Communication: The BMS communicates with the charging station and the control and communication unit of the onboard charger to monitor the charging process and provide user interface functionality. On-board chargers use communication protocols, such as the Charging Interface Initiative (CHAdeMO) or the Combined Charging System (CCS), to communicate with the charging station and negotiate the charging parameters.
Power distribution: On board charger use power distribution systems to manage the distribution of power between the vehicle's systems and the battery, to ensure that the vehicle can continue to be driven while charging.
Data logging: The BMS records data about the battery's state of charge, voltage, temperature, and the charging process, which can be used for analysis and maintenance purposes.
The charger ensures that it is initially charged with a constant current, thus maintaining speed and efficiency, and when the voltage at both ends of the battery reaches a certain amplitude, it changes to constant voltage charging. This system is called the charging strategy and it is the most important function of the onboard charger. Other control loops work simultaneously along the current and voltage loops like the temperature control loop, which regulates the temperature of the battery by monitoring the battery temperature and controlling the charging process accordingly. The temperature control loop ensures that the battery is charged within a safe temperature range, which is known to be optimal for the battery thereby avoiding explosions and breakdown.
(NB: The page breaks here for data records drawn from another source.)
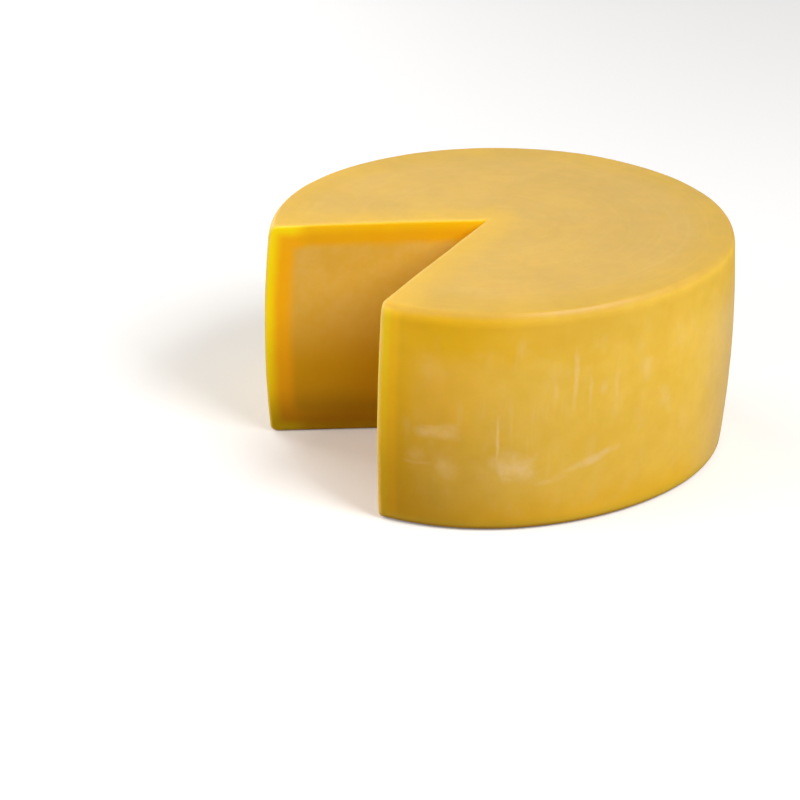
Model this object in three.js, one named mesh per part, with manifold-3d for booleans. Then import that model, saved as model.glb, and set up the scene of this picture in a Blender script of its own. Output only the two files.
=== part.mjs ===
// A wheel of smooth yellow cheese with one wedge cut out of it, in millimetres, +Z up.
// The origin is on the wheel's axis, in the flat underside that it stands on.
// Seen from the front, +X is to the right and +Y points away from the viewer.

import * as THREE from "three";
import { mergeVertices } from "three/addons/utils/BufferGeometryUtils.js";
import Module from "manifold-3d";

const wasm = await Module();
wasm.setup();

// Size of the wheel
const wheelRadius = 120;
const wheelHeight = 121.2;

// The wall: a slight barrel with rounded edges above and below
const wallBulge = 3;
const shoulderWidth = 3.8;
const shoulderHeight = 8.7;
const heelRadius = 4;

// The top rises a little towards the middle
const crownHeight = 1.4;

// The wheel was pressed out of round: each wave has its share of the radius,
// its number of high spots and the bearing of the first one, in degrees
const waves = [
  { share: 0.0425, count: 2, bearing: 22.2 },
  { share: 0.0074, count: 3, bearing: 8.8 },
  { share: 0.0033, count: 4, bearing: -7.4 },
];

// The wedge that was cut out: where both cuts meet, and the bearing of each cut, in degrees
const apex = new THREE.Vector2(-7.3, 2.6);
const shadedCutBearing = 187.8;
const hiddenCutBearing = 244.9;

// How finely the curves are divided
const stepsRound = 132;
const stepsUpWall = 10;
const stepsPerEdge = 5;
const stepsAcrossTop = 4;

// How far the cutting wedge runs past the wheel
const cutterMargin = 30;

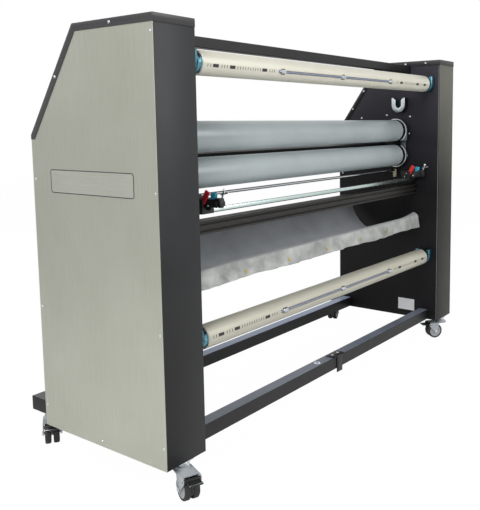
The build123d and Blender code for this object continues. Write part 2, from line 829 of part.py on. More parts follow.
control("emergency_stop", stop_offset, 2 * stop_travel + control_gap, stop_radius, stop_cap_height, 8, False)
control("speed_knob", dial_offset, control_gap, dial_radius, dial_height, 5, True)
control("direction_switch", switch_offset, control_gap, switch_radius, switch_height, 3, True)

# Power inlet on the front of the right cabinet
with BuildPart() as power_inlet:
    face_y = front_y - skin
    half_w = inlet_width / 2
    half_h = inlet_height / 2
    rim = inlet_rim + sliding_gap
    floor_y = face_y - inlet_depth + inlet_floor
    block(inlet_x - half_w, inlet_x + half_w, face_y, face_y + inlet_wall, inlet_z - half_h, inlet_z + half_h)
    block(
        inlet_x - half_w + rim, inlet_x + half_w - rim, face_y - inlet_depth, face_y,
        inlet_z - half_h + rim, inlet_z + half_h - rim,
    )
    block(
        inlet_x - half_w + rim + inlet_wall, inlet_x + half_w - rim - inlet_wall, floor_y, face_y + inlet_wall,
        inlet_z - half_h + rim + inlet_wall, inlet_z + half_h - rim - inlet_wall, Mode.SUBTRACT,
    )
    for pin_x in (inlet_x - inlet_pin_spacing, inlet_x, inlet_x + inlet_pin_spacing):
        half_pin = inlet_pin_width / 2
        half_blade = inlet_pin_height / 2
        block(
            pin_x - half_pin, pin_x + half_pin, floor_y, face_y - inlet_wall,
            inlet_z - half_blade, inlet_z + half_blade,
        )
finish(power_inlet.part, "power_inlet")

# Caster mounts: a plate, a raceway and a kingpin under each end of the feet
corners = {
    "rear_left": (-foot_x, rear_caster_y, 248.0),
    "rear_right": (foot_x, rear_caster_y, 141.0),
    "front_left": (-foot_x, front_caster_y, 235.0),
    "front_right": (foot_x, front_caster_y, 200.0),
}
fork_top_z = 2 * wheel_radius + fork_clearance + fork_sheet
head_top_z = fork_top_z + swivel_height
with BuildPart() as caster_mounts:
    for name, (x, y, heading) in corners.items():
        base = cabinet_z + (casing_sheet if y > front_y else 0)
        half = caster_plate / 2
        block(x - half, x + half, max(y - half, rear_y + skin), y + half, cabinet_z - caster_plate_sheet, base)
        raceway_height = cabinet_z - caster_plate_sheet - head_top_z - raceway_gap
        with Locations((x, y, head_top_z + raceway_gap + raceway_height / 2)):
            Cylinder(raceway_radius, raceway_height)
        pin_low = fork_top_z - fork_sheet
        pin_height = cabinet_z - caster_plate_sheet - pin_low
        with Locations((x, y, pin_low + pin_height / 2)):
            Cylinder(kingpin_radius, pin_height)
finish(caster_mounts.part, "caster_mounts")

# Casters: a fork, a twin wheel and a brake pedal at each corner
wheel_half = wheel_gap / 2 + wheel_width
fork_half = wheel_half + fork_side_gap
for name, (x, y, heading) in corners.items():
    stand = Location((x, y, 0), (0, 0, heading))
    ahead = Vector(math.cos(math.radians(heading)), math.sin(math.radians(heading)), 0)
    fork_plane = Plane(origin=(x, y, 0), x_dir=ahead, z_dir=ahead.cross(Vector(0, 0, 1)))
    with BuildPart() as fork:
        with Locations(stand):
            with Locations((0, 0, fork_top_z + swivel_height / 2)):
                Cylinder(swivel_radius, swivel_height)
        with BuildSketch(Plane.XY.offset(fork_top_z - fork_sheet)):
            with Locations(stand):
                Circle(fork_half + fork_sheet)
                with Locations(((trail + pedal_pivot_reach) / 2, 0)):
                    Rectangle(trail + pedal_pivot_reach, 2 * (fork_half + fork_sheet))
                with Locations((trail + pedal_pivot_reach, 0)):
                    Rectangle(2 * pedal_barrel_radius + 10, pedal_width + 6, mode=Mode.SUBTRACT)
        extrude(amount=fork_sheet)
        for inner in (fork_half, -fork_half - fork_sheet):
            with BuildSketch(fork_plane.offset(inner)):
                Polygon(
                    (trail - wheel_radius / 2, fork_top_z - fork_sheet),
                    (trail - axle_radius * 2.5, wheel_radius),
                    (trail, wheel_radius - axle_radius * 2.5),
                    (trail + axle_radius * 2.5, wheel_radius),
                    (trail + pedal_pivot_reach + pedal_barrel_radius, pedal_pivot_z - pedal_barrel_radius),
                    (trail + pedal_pivot_reach + pedal_barrel_radius, fork_top_z - fork_sheet),
                    align=None,
                )
                with Locations((trail + pedal_pivot_reach, pedal_pivot_z)):
                    Circle(pedal_pin_radius + running_fit, mode=Mode.SUBTRACT)
            extrude(amount=fork_sheet)
        with Locations(stand):
            with Locations((trail, 0, wheel_radius)):
                Cylinder(axle_radius, 2 * (fork_half + fork_sheet) + 3, rotation=(90, 0, 0))
            with Locations((0, 0, fork_top_z)):
                Cylinder(kingpin_radius + running_fit, 4 * swivel_height, mode=Mode.SUBTRACT)
    finish(fork.part, f"{name}_caster_fork")
    with BuildPart() as wheel:
        with Locations(stand):
            with Locations((trail, 0, wheel_radius)):
                for middle in (-wheel_half + wheel_width / 2, wheel_half - wheel_width / 2):
                    with Locations((0, middle, 0)):
                        Cylinder(wheel_radius, wheel_width, rotation=(90, 0, 0))
                Cylinder(wheel_hub_radius, 2 * wheel_half, rotation=(90, 0, 0))
                Cylinder(axle_radius + running_fit, 2 * wheel_half, rotation=(90, 0, 0), mode=Mode.SUBTRACT)
        treads = wheel.edges().filter_by(GeomType.CIRCLE).group_by(SortBy.RADIUS)[-1]
        fillet(treads, wheel_width / 8)
    finish(wheel.part, f"{name}_caster_wheel")
    with BuildPart() as pedal:
        with Locations(stand):
            with Locations((trail + pedal_pivot_reach, 0, pedal_pivot_z)):
                Cylinder(pedal_barrel_radius, 2 * (fork_half - sliding_gap), rotation=(90, 0, 0))
                Cylinder(pedal_pin_radius, 2 * (fork_half + fork_sheet), rotation=(90, 0, 0))
                with Locations((pedal_length / 2 + pedal_barrel_radius / 2, 0, 0)):
                    Box(pedal_length, pedal_width, pedal_thickness)
    finish(pedal.part, f"{name}_brake_pedal")

# Screw heads on the panels, caps, frame plates and clamp
panel_screws_yz = [
    (rear_y + 12, top_z - 50), (rear_y + 12, cabinet_z + 820), (rear_y + 12, cabinet_z + 410),
    (rear_y + 12, cabinet_z + 68), (cabinet_y, cabinet_z + 17), (front_y - 12, cabinet_z + 72),
    (front_y - 12, cabinet_z + 414), (front_y - 12, cabinet_z + 841),
]
cap_screws_yz = [(rear_y + 180, top_z - 12), (slope_y(top_z - 155, 13), top_z - 155)]
inner_cap_screws_yz = [
    (rear_y + 80, top_z - 13), (rear_y + 190, top_z - 13),
    (slope_y(top_z - 140, 13), top_z - 140), (slope_y(top_z - 233, 13), top_z - 233),
]
plate_screws_yz = [
    (cabinet_y + 1.3, cabinet_z + 1051.5), (cabinet_y - 131.5, cabinet_z + 1044),
    (cabinet_y - 127.5, cabinet_z + 957.5), (cabinet_y - 117.5, cabinet_z + 845),
    (cabinet_y + 153, cabinet_z + 1039), (cabinet_y + 273, cabinet_z + 743),
]
on_foot = (Align.CENTER, Align.CENTER, Align.MIN)
with BuildPart() as panel_screws:
    for side, hand in sides:
        for points, face_x, outward in (
            (panel_screws_yz, panel_face_x, side),
            (cap_screws_yz, outer_x, side),
            (inner_cap_screws_yz, inner_x - skin, -side),
            (plate_screws_yz, inner_x, -side),
        ):
            foot = side * face_x
            for y, z in points:
                with Locations(Location((foot, y, z), (0, 90 * outward, 0))):
                    Cone(screw_radius, screw_radius * 0.6, screw_height, align=on_foot)
    clamp_screw_y = rear_beam_y - beam_size / 2 + clamp_reach / 2
    for x in (-clamp_width / 4, clamp_width / 4):
        with Locations((x, clamp_screw_y, clamp_top + clamp_sheet)):
            Cone(screw_radius, screw_radius * 0.6, screw_height, align=on_foot)
finish(panel_screws.part, "panel_screws")
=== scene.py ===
import math
import bmesh
import bpy
from mathutils import Matrix, Vector


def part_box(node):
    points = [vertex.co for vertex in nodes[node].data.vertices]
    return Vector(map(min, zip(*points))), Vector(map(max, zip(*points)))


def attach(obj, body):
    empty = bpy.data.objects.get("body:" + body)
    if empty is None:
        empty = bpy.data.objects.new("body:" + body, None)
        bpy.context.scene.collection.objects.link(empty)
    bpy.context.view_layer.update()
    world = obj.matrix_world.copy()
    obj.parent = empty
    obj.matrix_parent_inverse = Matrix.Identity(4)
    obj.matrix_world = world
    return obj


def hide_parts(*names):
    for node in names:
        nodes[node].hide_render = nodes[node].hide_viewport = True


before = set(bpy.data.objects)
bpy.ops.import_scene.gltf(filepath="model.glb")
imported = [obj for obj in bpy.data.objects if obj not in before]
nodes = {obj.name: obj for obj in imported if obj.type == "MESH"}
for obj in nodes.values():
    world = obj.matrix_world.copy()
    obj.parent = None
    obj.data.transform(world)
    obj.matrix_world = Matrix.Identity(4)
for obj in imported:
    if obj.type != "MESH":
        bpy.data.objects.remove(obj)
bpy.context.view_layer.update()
scene = bpy.context.scene
scene.view_settings.view_transform = "Standard"


def new_object(name, data):
    """An object that is linked to the scene."""
    thing = bpy.data.objects.new(name, data)
    scene.collection.objects.link(thing)
    return thing


# The camera stands behind the left cabinet, at the height of a person's chest, and looks
# along the rollers. The photograph is a crop of a wider picture, so the lens is shifted.
eye = Vector((-2.340, -1.7663, 1.1187))
yaw, pitch, roll = 0.9544, -0.1132, -0.0092
picture_width, picture_height, sensor_size = 480, 510, 36
focal_pixels, axis_column, axis_row = 686.85, 305.0, 201.5
ahead = Vector((math.sin(yaw) * math.cos(pitch), math.cos(yaw) * math.cos(pitch), math.sin(pitch)))
level = Vector((math.cos(yaw), -math.sin(yaw), 0))
upright = level.cross(ahead)
right = level * math.cos(roll) + upright * math.sin(roll)
up = upright * math.cos(roll) - level * math.sin(roll)
camera_data = bpy.data.cameras.new("camera")
camera_data.sensor_width = sensor_size
camera_data.lens = focal_pixels / picture_height * sensor_size
camera_data.shift_x = (picture_width / 2 - axis_column) / picture_height
camera_data.shift_y = (axis_row - picture_height / 2) / picture_height
camera = new_object("camera", camera_data)
camera.matrix_world = Matrix.Translation(eye) @ Matrix((right, up, -ahead)).transposed().to_4x4()
scene.camera = camera


def start_material(name):
    """A new material with one Principled shader, its tree and the shader."""
    material = bpy.data.materials.new(name)
    material.use_nodes = True
    tree = material.node_tree
    tree.nodes.clear()
    shader = tree.nodes.new("ShaderNodeBsdfPrincipled")
    output = tree.nodes.new("ShaderNodeOutputMaterial")
    tree.links.new(shader.outputs["BSDF"], output.inputs["Surface"])
    return material, tree, shader


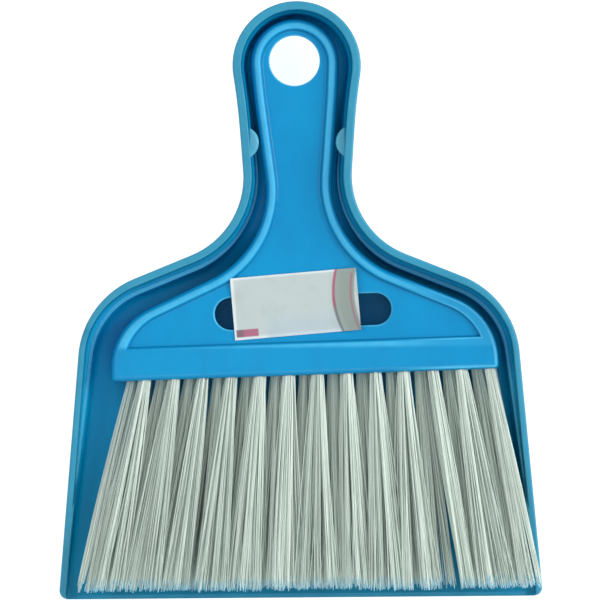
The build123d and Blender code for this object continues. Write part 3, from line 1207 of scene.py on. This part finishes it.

The BMS also includes multiple safety measures apart from overvoltage, overcurrent, and thermal protection to prevent possible faults or failures. Some of them are mentioned below:
Short circuit protection: Protects against short circuits that could damage the battery or other components.
Ground fault protection: Protects against ground faults that could cause electrical shock or damage to the battery or other components.
Reverse polarity protection: Protects against reverse polarity connections that could damage the battery or other components.
All the above safety measures are critical in ensuring the reliability and longevity of a battery.